Turkey’s central bank said on Monday the country’s external debt maturing in a year or less stood at $169.5 billion, up nearly $5 billion from a month earlier, Reuters reported.
Public-sector debt made up 23.2 percent of the total stock. The central bank made up 11.4 percent and the private sector made up 65.4 percent, the bank said.
Short-term external loans used by banks declined by 5.8 percent to $7.3 billion in the first five months of 2020, it said. Short-term debt of state banks rose 2.6 percent to $25.7 billion in the same period, while the private sector’s short-term external debt declined 13 percent to $78.4 billion.

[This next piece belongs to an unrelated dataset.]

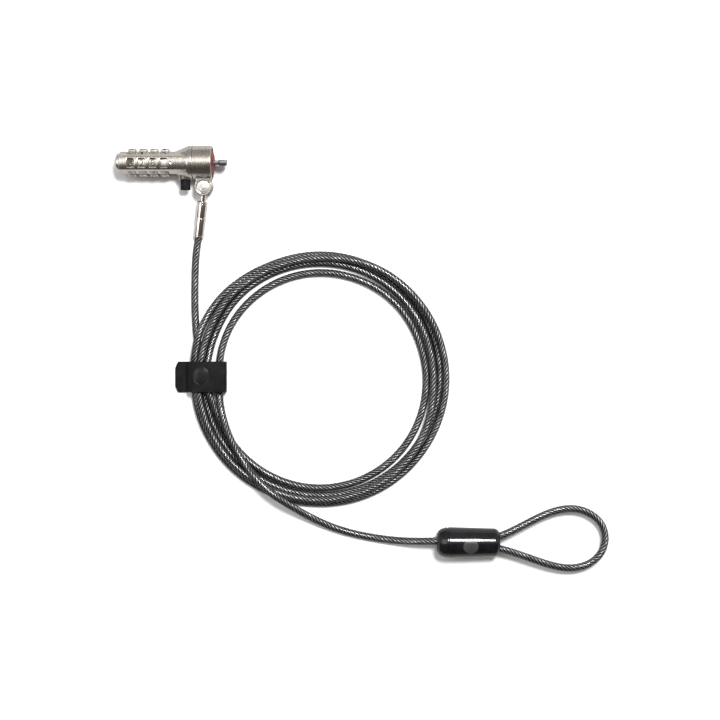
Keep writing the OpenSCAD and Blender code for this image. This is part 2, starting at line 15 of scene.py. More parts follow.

Separately, data from the BDDK banking watchdog showed on Friday that state banks’ short foreign currency positions had increased to $9.7 billion as of July 10, from $8.3 billion a week earlier, as they continue their largest direct intervention in years.
The increase in state banks’ short FX position has coincided with greater stability of the lira, which is trading in a narrow range after settling in mid-May and staying almost unchanged from 6.85 to the dollar since mid-June.
The lira has faced downward pressure from falling interest rates over the last year to support economic growth — vital to President Recep Tayyip Erdoğan’s long political dominance — and limit fallout from the coronavirus crisis. The currency has lost some 45 percent of its value against the dollar since the end of 2017.
The combined short positions of the state banks add to more than $90 billions of central bank intervention since last year by bankers’ estimates, for a total of about $100 billion used to support the Turkish currency.